SA Bugzilla – Bug 6315
Detect spammy words like drug promos in From: headers
Last modified: 2018-08-22 04:26:54 UTC
Created attachment 4664 [details] sample message containing From: spam Recently we receive increasing amounts of Messages passing sa unharmed because the promo message is hidden inside the From: header. It is, however displayed clearly inside the MUA message list.I suggest adding From: header checks to 20_drugs.cf. Perhaps something like: header FROM_VIAGRA_URL From =~ /viagra|cialis|levitra|xanax|tamiflu/i describe FROM_VIAGRA_URL From: contains drugs in envelope sender name
While not the same request, this is about the very same recent pattern as bug 6317. Candidate for DUPE.
Okay, let's separate the two bugs. Bug 6315 primarily focuses on spammy text in the From field. Old name: "New spam type with drugs promo in envelope From: string" New name: "Detect spammy words like drug promos in From: headers" Bug 6317 primarily focuses on uri patterns in the From field. Old name: "Enhancement: include sender text in the message body so body and uri tests can scan it" New name: "Enable URI testing in From: headers" That puts half of the scope of bug 6317 into this bug without really affecting this bug's nature. As to this bug, I'm pretty sure Bayes can handle this, as noted in bug 6317, comment 1 since (unless somebody corrects me) it tokenizes the subject and sender items with special prefixes so as to differentiate between them and the body. Therefore, it will be an annoyance at first, but the system will eventually learn that those are spam. Just make sure you're training on those messages. Then again, we seem to find these rules worthwhile in the body (where they're more common anyway), so perhaps this has merit after all. It should certainly be noted that the rules in 20_drugs.cf are *very* specific and quite careful to avoid drugs that are spelled correctly and in decent case. The rule proposed by comment 0 head straight into that trouble.
(In reply to comment #2) > As to this bug, I'm pretty sure Bayes can handle this, as noted in > bug 6317, comment 1 since (unless somebody corrects me) it tokenizes the > subject and sender items with special prefixes so as to differentiate between > them and the body. Correct. Even if one by profession frequently and legitimately discusses certain drugs, the appearance of such words in headers like From are unaffected by that as far as Bayes is concerned.
(In reply to comment #3) > (In reply to comment #2) > > As to this bug, I'm pretty sure Bayes can handle this, as noted in > > bug 6317, comment 1 since (unless somebody corrects me) it tokenizes the > > subject and sender items with special prefixes so as to differentiate between > > them and the body. > > Correct.

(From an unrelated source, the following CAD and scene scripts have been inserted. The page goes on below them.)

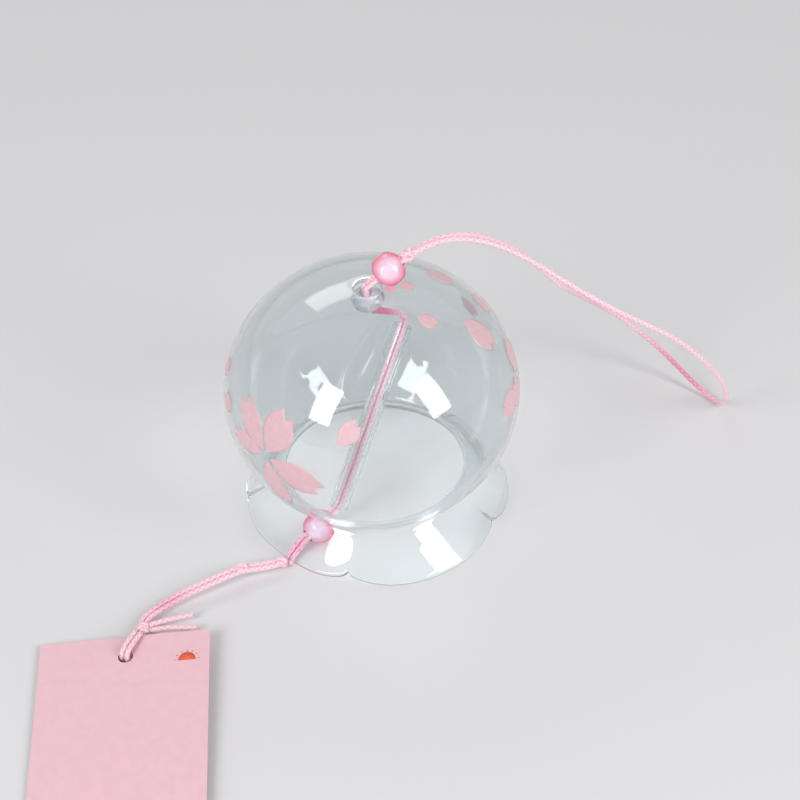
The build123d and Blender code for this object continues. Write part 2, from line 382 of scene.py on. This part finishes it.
def lengths_along(line):
    """Return how far along a line each of its points lies."""
    reach = [0.0]
    for before, after in zip(line, line[1:]):
        reach.append(reach[-1] + (after - before).length)
    return reach


def braid_rings(line, reach, deep):
    """Return the points round a braided strand, ring by ring, and how deep the painted shade is at each.
    """
    across = (line[1] - line[0]).orthogonal().normalized()
    points, painted_shade_tint = [], []
    for step, place in enumerate(line):
        ahead = (line[min(step + 1, len(line) - 1)] - line[max(step - 1, 0)]).normalized()
        across = (across - ahead * across.dot(ahead)).normalized()
        beside = ahead.cross(across)
        along = 2 * pi * reach[step] / braid_pitch
        share = reach[step] / reach[-1]
        # How deep the painted shade is at this point of the strand
        shade_depth = sum(much * exp(-(((share - where) / far) ** 2)) for where, far, much in deep)
        for side in range(braid_sides):
            turn = 2 * pi * side / braid_sides
            crest = max(sin(along + braid_plaits * turn), sin(along - braid_plaits * turn))
            radius = cord_radius * (1 - braid_depth * (1 - crest) / 2)
            points.append(place + (across * cos(turn) + beside * sin(turn)) * radius)
            painted_shade_tint.append(shade_depth)
    return points, painted_shade_tint


def braid_skin(reach):
    """Return the faces over a strand's rings, and their corners' turns along and round the braid."""
    faces, turns = [], []
    plait_turn = 2 * pi * braid_plaits / braid_sides
    for step in range(len(reach) - 1):
        start = 2 * pi * reach[step] / braid_pitch
        stop = 2 * pi * reach[step + 1] / braid_pitch
        for side in range(braid_sides):
            here = step * braid_sides + side
            beside = step * braid_sides + (side + 1) % braid_sides
            faces.append((here, beside, beside + braid_sides, here + braid_sides))
            low, high = plait_turn * side, plait_turn * (side + 1)
            turns += [(start, low), (start, high), (stop, high), (stop, low)]
    last = (len(reach) - 1) * braid_sides
    faces.append(tuple(reversed(range(braid_sides))))
    faces.append(tuple(range(last, last + braid_sides)))
    turns += [(0, 0)] * (2 * braid_sides)
    return faces, turns


def braid(name, line, deep=()):
    """Sweep a braided strand along a line. Each deep entry is painted shade: where, how far and how much
    it deepens.
    """
    line = spread(line, line_step * closest_share)
    reach = lengths_along(line)
    points, painted_shade_tint = braid_rings(line, reach, deep)
    faces, turns = braid_skin(reach)
    piece = new_mesh(name, points, faces)
    uv = piece.data.uv_layers.new(name="braid")
    for corner, turn in zip(uv.data, turns):
        corner.uv = turn
    # The painted shade along the strand is kept on its points
    layer = piece.data.attributes.new("painted_shade_tint", "FLOAT", "POINT")
    layer.data.foreach_set("value", painted_shade_tint)
    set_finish(piece, "cord")
    return piece


def shifted(route, side, way):
    """Return a route moved half a strand spacing to one side."""
    return [Vector(place) + side * way * strand_spacing / 2 for place in route]


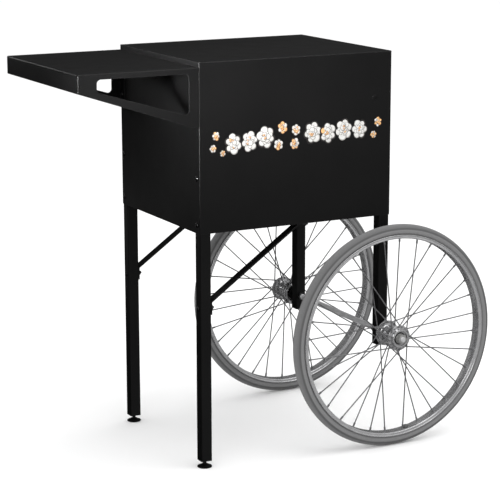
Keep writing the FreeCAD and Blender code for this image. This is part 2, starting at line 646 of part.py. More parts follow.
# ---------------------------------------------------------------- axle
AXLE_END_Y = WHEEL_Y - HUB_HALF_LENGTH - 10.0
AXLE_NUT = 11.0
AXLE_NUT_FLATS = 19.0
AXLE_WASHER = 2.0
AXLE_WASHER_R = 11.5
INNER_NUT = 7.0
SPACER_R = 9.0
COLLAR = 4.0
COLLAR_R = 17.0


def on_axle(offset):
    """Point on the axle, offset along Y from the front wheel's middle plane."""
    return V(AXLE_X, WHEEL_Y + offset, AXLE_Z)


def axle():
    bar = rod(on_axle(AXLE_END_Y - WHEEL_Y), V(AXLE_X, -AXLE_END_Y, AXLE_Z), AXLE_R)
    return bar.makeChamfer(1.0, [bar.Edges[0], bar.Edges[2]])


def hub_spacer():
    """Black bush that holds the hub off the leg, with a wide collar against the leg."""
    leg_face = -LEG_Y - TUBE / 2 - WHEEL_Y
    bush = rod(on_axle(BEARING_FACE + RUN_GAP), on_axle(leg_face), SPACER_R)
    collar = rod(on_axle(leg_face - COLLAR), on_axle(leg_face), COLLAR_R)
    return bush.fuse(collar).removeSplitter().cut(rod(on_axle(0), on_axle(60), AXLE_R))


def axle_washer():
    near = -BEARING_FACE - RUN_GAP
    return tube(on_axle(near), on_axle(near - AXLE_WASHER), AXLE_WASHER_R, AXLE_R)


def axle_nut():
    near = -BEARING_FACE - RUN_GAP - AXLE_WASHER
    return hex_nut(on_axle(near), on_axle(near - AXLE_NUT), AXLE_NUT_FLATS, AXLE_R)


def inner_nut():
    """Nut on the axle against the inner face of the short leg."""
    leg_face = V(AXLE_X, -LEG_Y + TUBE / 2, AXLE_Z)
    return hex_nut(leg_face, leg_face + V(0, INNER_NUT, 0), AXLE_NUT_FLATS, AXLE_R)


# ---------------------------------------------------------------- wheels
def wheel_point(radius, angle, offset):
    a = math.radians(angle)
    return V(AXLE_X + radius * math.cos(a), WHEEL_Y + offset, AXLE_Z + radius * math.sin(a))


def spoke_ends(i):
    """Hub hole, elbow, rim hole and flange side of spoke i."""
    angle = SPOKE_PHASE + 360.0 / SPOKES * i
    flange = -1 if i % 2 == 0 else 1
    lean = 1 if i % 4 < 2 else -1
    clear = FLANGE_SHEET / 2 + SPOKE_R + (1.0 if lean > 0 else 0.3)
    hub_angle = angle + lean * CROSS_ANGLE
    elbow_y = flange * (FLANGE_OFFSET + lean * clear)
    head_y = flange * (FLANGE_OFFSET - lean * FLANGE_SHEET / 2)
    elbow = wheel_point(SPOKE_CIRCLE_R, hub_angle, elbow_y)
    head = wheel_point(SPOKE_CIRCLE_R, hub_angle, head_y)
    rim_hole = wheel_point(RIM_INNER_R + RIM_SHEET / 2, angle, flange * NIPPLE_OFFSET)
    return head, elbow, rim_hole


def spoke(i):
    """Wire spoke: a head at the flange, an elbow, and a straight run to its nipple."""
    head, elbow, rim_hole = spoke_ends(i)
    away = (head - elbow).normalize()
    run = (rim_hole - elbow).normalize()
    pieces = [rod(elbow, rim_hole - run * 1.0, SPOKE_R),
              Part.makeSphere(SPOKE_R, elbow),
              rod(elbow, head + away * 0.5, SPOKE_R),
              rod(head, head + away * 1.1, 2.1)]
    return pieces[0].multiFuse(pieces[1:])


def nipple(i):
    """Brass nipple that passes the rim and grips the spoke's end."""
    head, elbow, rim_hole = spoke_ends(i)
    run = (rim_hole - elbow).normalize()
    sleeve = rod(rim_hole - run * 11.0, rim_hole + run * 1.3, NIPPLE_R)
    cap = rod(rim_hole + run * 1.3, rim_hole + run * 2.8, NIPPLE_R + 0.6)
    bore = rod(rim_hole - run * 12.0, rim_hole - run * 1.0, SPOKE_R)
    return sleeve.fuse(cap).removeSplitter().cut(bore)


def rim():
    """Rolled steel channel with thickened round lips, bored for the nipples."""
    w = RIM_HALF_WIDTH
    t = RIM_SHEET
    lip = 2.0
    bead = 0.7
    half = [(RIM_INNER_R, w - 2), (RIM_INNER_R + 2, w), (RIM_LIP_R - lip, w),
            (RIM_LIP_R - lip + bead / 2, w + bead), (RIM_LIP_R - bead, w + bead),
            (RIM_LIP_R, w), (RIM_LIP_R, w - t), (RIM_INNER_R + 2.6, w - t),
            (RIM_INNER_R + t, w - 2.6)]
    outline = half + [(r, -y) for r, y in reversed(half)]
    channel = revolve_y([(r, WHEEL_Y + y) for r, y in outline], AXLE_X, AXLE_Z)
    bores = [rod(wheel_point(RIM_INNER_R - 3, VALVE_PLUG_ANGLE, 0),
                 wheel_point(RIM_INNER_R + 3, VALVE_PLUG_ANGLE, 0), VALVE_PLUG_R)]
    for i in range(SPOKES):
        head, elbow, rim_hole = spoke_ends(i)
        run = (rim_hole - elbow).normalize()
        bores.append(rod(rim_hole - run * 3, rim_hole + run * 3, NIPPLE_R + 0.1))
    return channel.cut(Part.makeCompound(bores))


def tyre():
    """Solid rubber tyre: a round section on a flat-sided foot that fills the rim channel."""
    half = RIM_HALF_WIDTH - RIM_SHEET
    middle_r = WHEEL_R - TYRE_SECTION_R
    shoulder_r = middle_r - math.sqrt(TYRE_SECTION_R ** 2 - half ** 2)
    seat_r = RIM_INNER_R + 4.5

    def at(radius, y):
        return V(AXLE_X + radius, WHEEL_Y + y, AXLE_Z)

    tread = Part.Arc(at(shoulder_r, -half), at(WHEEL_R, 0), at(shoulder_r, half)).toShape()
    foot = Part.makePolygon([at(shoulder_r, half), at(seat_r, half),
                             at(seat_r, -half), at(shoulder_r, -half)])
    section = Part.Face(Part.Wire([tread] + foot.Edges))
    return section.revolve(V(AXLE_X, 0, AXLE_Z), V(0, 1, 0), 360)


def valve_plug():
    """Rubber plug that closes the rim's valve hole, with its head on the hub side."""
    head_end = RIM_INNER_R - 0.1
    stem_end = RIM_INNER_R + 3.4

    def at(radius):
        return wheel_point(radius, VALVE_PLUG_ANGLE, 0)

    head = rod(at(head_end - 6.0), at(head_end), VALVE_PLUG_R + 1.5)
    stem = rod(at(head_end - 1.0), at(stem_end), VALVE_PLUG_R)
    return head.fuse(stem).removeSplitter()


def hub():
    """Chromed hub shell: barrel, two spoke flanges and a bearing cup at each end."""
    half = [(BEARING_R, HUB_HALF_LENGTH - 13), (BEARING_R, BEARING_FACE), (16.5, BEARING_FACE),
            (16.5, HUB_HALF_LENGTH - 1), (17.5, HUB_HALF_LENGTH), (20.0, HUB_HALF_LENGTH),
            (21.0, HUB_HALF_LENGTH - 1), (21.0, FLANGE_OFFSET + 3.5),
            (22.3, FLANGE_OFFSET + FLANGE_SHEET / 2), (FLANGE_R, FLANGE_OFFSET + FLANGE_SHEET / 2),
            (FLANGE_R, FLANGE_OFFSET - FLANGE_SHEET / 2), (19.0, FLANGE_OFFSET - FLANGE_SHEET / 2),
            (15.5, FLANGE_OFFSET - 5)]
    mirrored = [(r, -y) for r, y in reversed(half)]
    bore = [(9.5, -HUB_HALF_LENGTH + 13), (9.5, HUB_HALF_LENGTH - 13)]
    shell = revolve_y([(r, WHEEL_Y + y) for r, y in half + mirrored + bore], AXLE_X, AXLE_Z)
    bores = []
    for i in range(SPOKES):
        head, elbow, rim_hole = spoke_ends(i)
        away = (head - elbow).normalize()
        bores.append(rod(elbow, head + away, SPOKE_R + 0.15))
    return shell.cut(Part.makeCompound(bores))


def bearings():
    """Two ball bearings pressed into the hub's cups."""
    return [tube(on_axle(s * (BEARING_FACE - BEARING_WIDTH)), on_axle(s * BEARING_FACE),
                 BEARING_R, AXLE_R + 0.1) for s in (-1, 1)]


def wheel_nodes():
    return {"tyre": [tyre()], "rim": [rim()], "hub": [hub()], "bearings": bearings(),
            "spokes": [spoke(i) for i in range(SPOKES)],
            "nipples": [nipple(i) for i in range(SPOKES)], "valve_plug": [valve_plug()]}


# ---------------------------------------------------------------- all nodes
nodes = {
    "cabinet_shell": [cabinet_shell()],
    "top_panel": [top_panel()],
    "floor_panel": [floor_panel()],
    "rear_header": [rear_rail(OPEN_Z1, CABINET_TOP - TOP_SHEET, OPEN_Z1)],
    "rear_sill": [rear_rail(BOTTOM, OPEN_Z0, OPEN_Z0 - SHEET)],
    "hole_plug": [hole_plug()],
    "front_graphic": front_graphic(),
    "door_panel": [door_panel()],
    "hinge_frame_leaves": [hinge_leaf(-1, z) for z in HINGE_Z],
    "hinge_door_leaves": [hinge_leaf(1, z) for z in HINGE_Z],
    "hinge_pins": [hinge_pin(z) for z in HINGE_Z],
    "hinge_frame_screws": hinge_screws(-1),
    "hinge_door_screws": hinge_screws(1),
    "door_pull": [door_pull()],
    "pull_screws": pull_screws(),
    "magnet_catch": [magnet_catch()],
    "catch_plate": [catch_plate()],
    "shelf_tray": [shelf_tray()],
    "shelf_bolts": shelf_bolts(),
    "shelf_nuts": shelf_nuts(),
    "leg_bolts": leg_bolts(),
    "leg_nuts": leg_nuts(),
    "foot_inserts": both_sides([leg_plug(LEG_X, LEG_FOOT_GAP, INSERT, STEM_R + 0.1)]),
    "axle_leg_caps": both_sides([leg_plug(AXLE_X, AXLE_Z - AXLE_ABOVE_LEG_END, 14.0, 0)]),
    "brace_bolts": both_sides(brace_bolts()),
    "brace_nuts": both_sides(brace_nuts()),
    "axle": [axle()],
    "hub_spacers": both_sides([hub_spacer()]),
    "axle_washers": both_sides([axle_washer()]),
    "axle_nuts": both_sides([axle_nut()]),
    "axle_inner_nuts": both_sides([inner_nut()]),
}
handed = {"leg": [footed_leg()], "axle_leg": [axle_leg()], "foot_stem": [foot_stem()],
          "foot_pad": [foot_pad()], "brace": [brace()]}
handed.update(wheel_nodes())
for name, solids in handed.items():
    nodes[name + "_front"] = solids
    nodes[name + "_rear"] = [mirror_y(solid) for solid in solids]

for name, solids in nodes.items():
    for solid in solids:
        if not solid.isValid() or solid.Volume <= 0:
            print("check", name, solid.isValid(), solid.Volume)
    save(name, solids)
print(len(nodes), "nodes")
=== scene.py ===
import json
import math
import random

import bmesh
import bpy
from mathutils import Matrix, Vector
from mathutils.geometry import delaunay_2d_cdt


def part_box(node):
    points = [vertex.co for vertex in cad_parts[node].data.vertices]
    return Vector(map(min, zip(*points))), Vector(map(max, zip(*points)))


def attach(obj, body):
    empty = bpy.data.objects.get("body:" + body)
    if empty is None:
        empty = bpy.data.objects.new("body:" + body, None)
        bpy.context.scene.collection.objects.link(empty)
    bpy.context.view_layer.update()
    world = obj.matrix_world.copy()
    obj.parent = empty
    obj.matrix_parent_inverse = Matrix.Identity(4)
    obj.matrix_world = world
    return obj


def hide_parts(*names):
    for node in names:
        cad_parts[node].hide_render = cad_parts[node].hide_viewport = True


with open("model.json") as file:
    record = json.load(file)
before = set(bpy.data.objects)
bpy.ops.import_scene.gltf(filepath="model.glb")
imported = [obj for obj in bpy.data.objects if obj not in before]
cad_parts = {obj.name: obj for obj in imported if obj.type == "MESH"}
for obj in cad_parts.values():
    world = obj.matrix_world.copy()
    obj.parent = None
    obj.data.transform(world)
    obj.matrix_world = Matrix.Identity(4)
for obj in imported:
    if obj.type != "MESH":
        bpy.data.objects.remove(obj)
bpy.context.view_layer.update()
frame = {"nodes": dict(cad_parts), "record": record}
nodes = frame["nodes"]


# ------------------------ objects and shader nodes
def add_object(name, data):
    obj = bpy.data.objects.new(name, data)
    bpy.context.scene.collection.objects.link(obj)
    return obj


def add_node(tree, kind, **values):
    """New node with inputs set by name, an underscore standing for a space."""
    node = tree.nodes.new("ShaderNode" + kind)
    for name, value in values.items():
        node.inputs[name.replace("_", " ")].default_value = value
    return node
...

Even if one by profession frequently and legitimately discusses > certain drugs, the appearance of such words in headers like From are unaffected > by that as far as Bayes is concerned. Now I'm confused. That answer was ambiguous. Example: an incoming message has "From: Viagra Jones <vjones@example.com>" as a header. Bayes is configured to tokenize that, though those tokens are fully independent from tokens collected from other sources like the body or the subject. The message gets taught as spam, and then later, another incoming message has "From: Victoria Viagra <victoria@example.net>" in its headers. Bayes then notices that "Viagra" is there and biases accordingly. That message is also taught as spam. A third incoming message comes in, this time with "From: Daryl's Drugs <daryl@example.biz>" and "Subject: Viagra tastes great with oatmeal" in its headers. Bayes does not factor its knowledge of Viagra into the equation because (in this example) it does not exist in the *subject* token list. Right?
(In reply to comment #4) > Example: an incoming message has "From: Viagra Jones <vjones@example.com>" as > a header. Bayes is configured to tokenize that, though those tokens are fully > independent from tokens collected from other sources like the body or the > subject. The message gets taught as spam, and then later, another incoming > message has "From: Victoria Viagra <victoria@example.net>" in its headers. > Bayes then notices that "Viagra" is there and biases accordingly. ... > > Right? Apparently wrong due to bug 6319 which explicitly states this is not the case. I'm marking that bug as a dependency of this one.
This is 8 years old and easily blocked now be default SA scores and rulesets with Bayesian DB training.
Considered a Bayes or ruleset issue long since addressed